◆ Aim of the exercise ◆
Return, exactly as written, the run of lines that begins at the line containing "upper_bar();" and ends at the line containing "bpy.data.objects.remove(obj)". Nothing outside that run belongs in the answer.
**** Dataset content
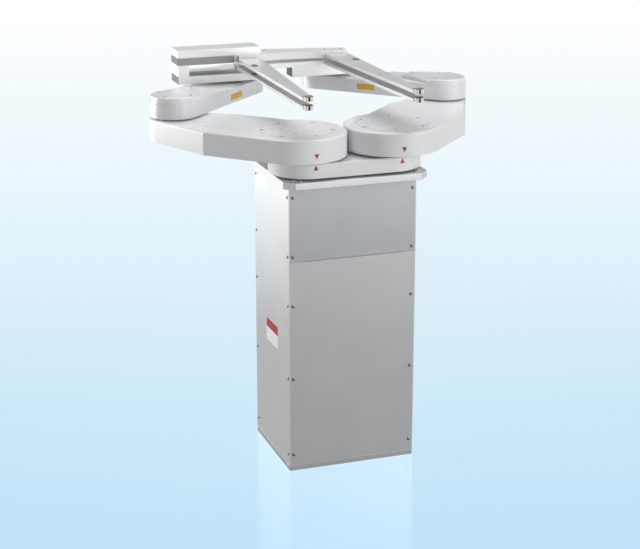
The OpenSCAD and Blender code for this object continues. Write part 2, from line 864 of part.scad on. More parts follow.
// Bottom plate over the left wrist, with the upright wall at its outer end
module upper_bracket() {
  color("whitesmoke") difference() {
    union() {
      translate([0, 0, plate_z]) linear_extrude(height = plate_t) polygon([
        [-bracket_x, bar_front], [-shoulder_x + plate_out, bar_front],
        [-shoulder_x + plate_out, wrist_y], [-shoulder_x, wrist_y + wrist_cap_r - over],
        [-bracket_x + bracket_wall, bar_front + bar_d + bracket_rear],
        [-bracket_x, bar_front + bar_d + bracket_rear]]);
      translate([-shoulder_x, wrist_y, plate_z]) cylinder(r = wrist_cap_r, h = plate_t);
      translate([-bracket_x, bar_front, plate_z])
        cube([bracket_wall, bar_d, high_bar_z - plate_z]);
    }
    translate([-shoulder_x, wrist_y, plate_top - groove_depth])
      ring(cap_groove_r, cap_groove_r - cap_groove_w, groove_depth + over);
  }
}

// Dark plate on the bracket's wall that the cross bar is bolted to
module upper_bracket_top() {
  color("dimgray") translate([-bracket_x, bar_front, high_bar_z])
    cube([bracket_top_w, bar_d, high_bar_t]);
}

bar_x0 = -bracket_x + bracket_top_w;
taper_front = 13;
taper_rear = 42;
taper_start = -50;
finger_grip = 33;
finger_rear = bar_front + finger_grip;
finger_root_y = bar_front - 18;
tip_over = 8;
finger_tip_y = wafer_y - rest_dy - tip_over;

module finger_pockets(z) {
  for (s = [-1, 1]) translate([s * (hand_half - finger_root_w / 2), finger_rear, z + finger_t / 2])
    translate([0, -wafer_clear, 0])
      cube([finger_root_w + 2 * eps, 2 * wafer_clear, finger_t], center = true);
}

module upper_bar() {
  color("lightgray") difference() {
    translate([0, 0, high_bar_z]) linear_extrude(height = high_bar_t) polygon([
      [bar_x0, bar_front], [taper_start, bar_front], [hand_half, bar_front - taper_front],
      [hand_half, bar_rear - taper_rear], [taper_start, bar_rear], [bar_x0, bar_rear]]);
    finger_pockets(high_finger_z);
  }
}

box_w = 202;
box_h = 17.5;
box_edge = 1;

module clamp_box() {
  color("lightgray") translate([-bracket_x, bar_front, high_bar_top]) {
    cube([box_w, bar_d, box_h - box_edge]);
    translate([box_edge, box_edge, box_h - box_edge - eps])
      cube([box_w - 2 * box_edge, bar_d - 2 * box_edge, box_edge + eps]);
  }
}

// One finger in plan on the +X side
module finger_plan() {
  polygon([[hand_half, finger_rear], [hand_half, finger_tip_y],
    [hand_half - finger_tip_w, finger_tip_y], [hand_half - finger_root_w, finger_root_y],
    [hand_half - finger_root_w, finger_rear]]);
}

module fingers(z) {
  for (s = [0, 1]) translate([0, 0, z]) linear_extrude(height = finger_t)
    mirror([s, 0]) finger_plan();
}

module upper_fingers() { color("silver") fingers(high_finger_z); }
module lower_fingers() { color("silver") fingers(low_finger_z); }

pad_r = 9;
pad_t = 1.5;
pad_boss_r = 5;
pad_boss_h = 3;
tip_w = 18;
tip_len = 14;
tip_rest = 12;
tip_stop = 4;

// Edge rests of one hand: a round pad near the bar and a stepped block at each tip
module pads(z) {
  top = z + finger_t;
  for (s = [-1, 1]) {
    color("peru") translate([s * rest_half, wafer_y + rest_dy, top]) {
      cylinder(r = pad_r, h = pad_t);
      cylinder(r = pad_boss_r, h = pad_boss_h);
    }
    color("white") translate([s * rest_half - tip_w / 2, wafer_y - rest_dy - tip_over, z]) {
      translate([0, -tip_len, 0]) cube([tip_w, tip_len, finger_t + tip_stop]);
      translate([0, -eps, finger_t]) cube([tip_w, tip_rest, pad_t]);
      translate([0, -tip_stop / 2, finger_t]) cube([tip_w, tip_stop, tip_stop]);
    }
  }
}

module upper_pads() { pads(high_finger_z); }
module lower_pads() { pads(low_finger_z); }

block_out = 46;
block_in = 111;
block_corner = 50;

module lower_bar() {
  color("lightgray") difference() {
    translate([0, 0, low_bar_z]) linear_extrude(height = low_bar_t) polygon([
      [-hand_half, bar_front], [shoulder_x + block_out, bar_front],
      [shoulder_x + block_out, bar_rear - taper_rear / 2],
      [taper_start, bar_rear - taper_rear / 2], [-hand_half, finger_rear + over]]);
    finger_pockets(low_finger_z);
  }
}

// Block between the right wrist and the lower bar
module lower_block() {
  x0 = shoulder_x - block_in;
  color("whitesmoke") {
    translate([0, 0, plate_z]) linear_extrude(height = low_bar_z - plate_z) polygon([
      [x0, bar_front], [shoulder_x + block_out, bar_front], [shoulder_x + block_out, wrist_y],
      [shoulder_x, wrist_y + wrist_cap_r - over], [x0 + block_corner, wrist_y],
      [x0, bar_rear - taper_rear / 2]]);
    translate([shoulder_x, wrist_y, plate_z]) cylinder(r = wrist_cap_r, h = low_bar_z - plate_z);
  }
}

base_plate();
column_frame();
cover_front_upper();
cover_front_lower();
cover_left();
cover_right();
cover_rear();
column_screws();
top_flange();
post_seal();
guide_rails();
ball_screw();
lift_motor();
lift_belt();
lift_carriage();
lift_runners();
lift_post();
theta_motor();
theta_bearing();
waist_housing();
waist_base_cover();
theta_tube();
arm_motors();
shoulder_bearings();
shoulder_posts();
drive_belts();
link_housing(-1);  // left_link_housing
link_cover(-1);  // left_link_cover
link_screws(-1);  // left_link_screws
link_hub(-1);  // left_link_hub
link_belt(-1);  // left_link_belt
elbow_post(-1);  // left_elbow_post
forearm_housing(-1);  // left_forearm_housing
forearm_cap(-1);  // left_forearm_cap
forearm_screws(-1);  // left_forearm_screws
elbow_hub(-1);  // left_elbow_hub
forearm_belt(-1);  // left_forearm_belt
link_housing(1);  // right_link_housing
link_cover(1);  // right_link_cover
link_screws(1);  // right_link_screws
link_hub(1);  // right_link_hub
link_belt(1);  // right_link_belt
elbow_post(1);  // right_elbow_post
forearm_housing(1);  // right_forearm_housing
forearm_cap(1);  // right_forearm_cap
forearm_screws(1);  // right_forearm_screws
elbow_hub(1);  // right_elbow_hub
forearm_belt(1);  // right_forearm_belt
wrist_shaft(-1);  // upper_wrist_shaft
upper_bracket();
upper_bracket_top();
upper_bar();
clamp_box();
upper_fingers();
upper_pads();
wrist_shaft(1);  // lower_wrist_shaft
lower_block();
lower_bar();
lower_fingers();
lower_pads();
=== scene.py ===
import math

import bmesh
import bpy
from mathutils import Matrix, Vector


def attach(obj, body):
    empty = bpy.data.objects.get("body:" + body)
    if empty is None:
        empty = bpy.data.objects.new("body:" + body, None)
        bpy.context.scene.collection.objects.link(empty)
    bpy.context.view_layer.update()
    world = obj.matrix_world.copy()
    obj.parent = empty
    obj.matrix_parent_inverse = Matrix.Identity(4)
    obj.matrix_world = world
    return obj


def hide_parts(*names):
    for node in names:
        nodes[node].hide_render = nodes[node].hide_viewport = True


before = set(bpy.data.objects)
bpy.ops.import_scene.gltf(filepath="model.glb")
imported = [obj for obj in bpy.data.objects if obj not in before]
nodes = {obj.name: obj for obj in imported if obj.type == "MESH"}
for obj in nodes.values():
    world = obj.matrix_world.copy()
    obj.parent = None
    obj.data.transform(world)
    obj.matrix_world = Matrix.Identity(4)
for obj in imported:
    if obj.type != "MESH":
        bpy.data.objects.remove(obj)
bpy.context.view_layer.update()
print("frame loaded:", len(nodes), "nodes")


sharpAngle = math.radians(35)


def shadeByAngle(mesh):
    mesh.shade_smooth()
    mesh.set_sharp_from_angle(angle=sharpAngle)


def newTree(material):
    material.use_nodes = True
    tree = material.node_tree
    tree.nodes.clear()
    return tree


def addNode(tree, kind, x, y, inputs=None, **settings):
    node = tree.nodes.new(kind)
    node.location = (x, y)
    for name, value in settings.items():
        setattr(node, name, value)
    for name, value in (inputs or {}).items():
        node.inputs[name].default_value = value
    return node


def makeObject(name, bm, material, body, smooth=True):
    mesh = bpy.data.meshes.new(name)
    bm.to_mesh(mesh)
    bm.free()
    mesh.materials.append(material)
    if smooth:
        shadeByAngle(mesh)
    obj = bpy.data.objects.new(name, mesh)
    bpy.context.collection.objects.link(obj)
    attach(obj, body)
    return obj


def softenEdges(obj, width, segments=3, angle=30):
    # width in mm, angle in degrees
    bevel = obj.modifiers.new("softEdges", "BEVEL")
    bevel.width = width / 1000
    bevel.segments = segments
    bevel.limit_method = "ANGLE"
    bevel.angle_limit = math.radians(angle)
    flat = obj.modifiers.new("flatFaces", "WEIGHTED_NORMAL")
    flat.keep_sharp = True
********
◆ Complete output ◆
upper_bar();
clamp_box();
upper_fingers();
upper_pads();
wrist_shaft(1);  // lower_wrist_shaft
lower_block();
lower_bar();
lower_fingers();
lower_pads();
=== scene.py ===
import math

import bmesh
import bpy
from mathutils import Matrix, Vector


def attach(obj, body):
    empty = bpy.data.objects.get("body:" + body)
    if empty is None:
        empty = bpy.data.objects.new("body:" + body, None)
        bpy.context.scene.collection.objects.link(empty)
    bpy.context.view_layer.update()
    world = obj.matrix_world.copy()
    obj.parent = empty
    obj.matrix_parent_inverse = Matrix.Identity(4)
    obj.matrix_world = world
    return obj


def hide_parts(*names):
    for node in names:
        nodes[node].hide_render = nodes[node].hide_viewport = True


before = set(bpy.data.objects)
bpy.ops.import_scene.gltf(filepath="model.glb")
imported = [obj for obj in bpy.data.objects if obj not in before]
nodes = {obj.name: obj for obj in imported if obj.type == "MESH"}
for obj in nodes.values():
    world = obj.matrix_world.copy()
    obj.parent = None
    obj.data.transform(world)
    obj.matrix_world = Matrix.Identity(4)
for obj in imported:
    if obj.type != "MESH":
        bpy.data.objects.remove(obj)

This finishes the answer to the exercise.